La recente decisione di Standard & Poor’s di confermare il rating AA- con outlook stabile alla Francia, nonostante le crescenti criticità della sua finanza pubblica, ha sorpreso molti osservatori. Questo giudizio, equivalente a un “otto e mezzo in pagella”, arriva mentre la situazione economica italiana continua a essere sottovalutata dalle stesse agenzie di rating.
La Francia evita il declassamento
Nonostante il rischio di un possibile downgrading, che avrebbe potuto scatenare turbolenze sui mercati, la Francia ha mantenuto il suo status con Standard & Poor’s. Tuttavia, la sua situazione economica presenta segni evidenti di difficoltà, tra cui uno spread paragonabile a quello della Grecia e un deficit primario crescente.
L’Italia supera l’esame ma meriterebbe di più
Nel frattempo, l’Italia ha superato l’analisi autunnale delle agenzie di rating, mantenendo la sua posizione grazie alle conferme da parte di Standard & Poor’s e Moody’s, e con miglioramenti dell’outlook da Fitch e DBRS. Tuttavia, i rating rimangono appena sopra la sufficienza.
In un contesto di miglioramenti economici, competitività internazionale e stabilità politica, l’Italia potrebbe legittimamente aspirare a valutazioni più alte, come una A- da S&P e Fitch o una A3 da Moody’s.
Le disparità nei giudizi
Moody’s continua a valutare l’Italia con un Baa3, solo un gradino sopra la Grecia e ben sette sotto la Francia (Aa2). Questo nonostante i numeri mostrino che l’Italia, in termini di finanza pubblica, è in una posizione migliore rispetto a molti altri Paesi europei.
Ad esempio, tra il 1995 e il 2029, l’Italia sarà uno dei pochi Paesi del G7 e dell’UE a registrare un bilancio primario in surplus per 30 anni, rispetto ai soli 4 anni della Francia. Nel biennio 2025-2026, l’Italia è destinata a presentare un surplus primario di 37,4 miliardi di euro, mentre Francia e Germania prevedono deficit rispettivamente di 160,2 miliardi e 69,5 miliardi.

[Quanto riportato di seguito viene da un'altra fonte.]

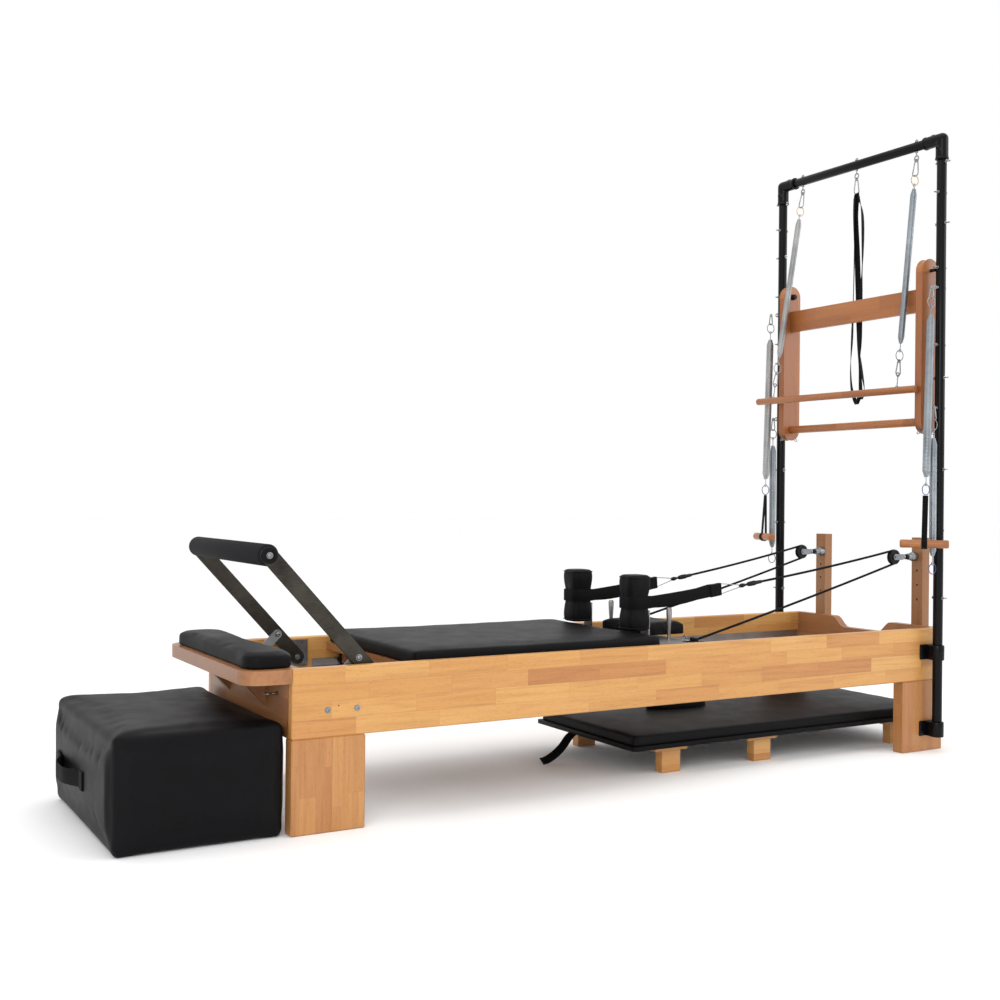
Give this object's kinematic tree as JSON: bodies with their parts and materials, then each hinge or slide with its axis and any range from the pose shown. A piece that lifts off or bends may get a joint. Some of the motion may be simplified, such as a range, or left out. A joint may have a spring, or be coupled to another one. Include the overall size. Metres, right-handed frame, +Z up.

La lezione italiana sul debito
Nonostante l’austerità imposta in passato abbia frenato la crescita, dal 2014 al 2019 l’Italia ha ridotto il rapporto debito/PIL, mantenendolo sostanzialmente stabile fino alla pandemia. Sul difficile periodo 2020-2026, l’Italia ha registrato l’incremento più contenuto del debito netto tra i Paesi del G7: solo +1,8 punti di PIL, rispetto a +12,9 della Francia e oltre +10 punti per Regno Unito, Stati Uniti e Giappone.
Una valutazione che ignora i dati
Le agenzie di rating continuano a penalizzare l’Italia nonostante i mercati abbiano ridotto lo spread di 120 punti dai massimi del 2022. È chiaro che i modelli utilizzati per i rating sovrani spesso sottovalutano la realtà economica, mantenendo pregiudizi e soggettività che non rispecchiano i numeri concreti.
Mentre la Francia continua a essere “graziata” dalle agenzie di rating, l’Italia, pur mostrando segnali di affidabilità e miglioramento, rimane penalizzata da valutazioni che non riflettono la sua reale situazione economica. È tempo che i criteri di giudizio siano aggiornati per premiare i progressi e la stabilità dimostrati da Paesi come l’Italia.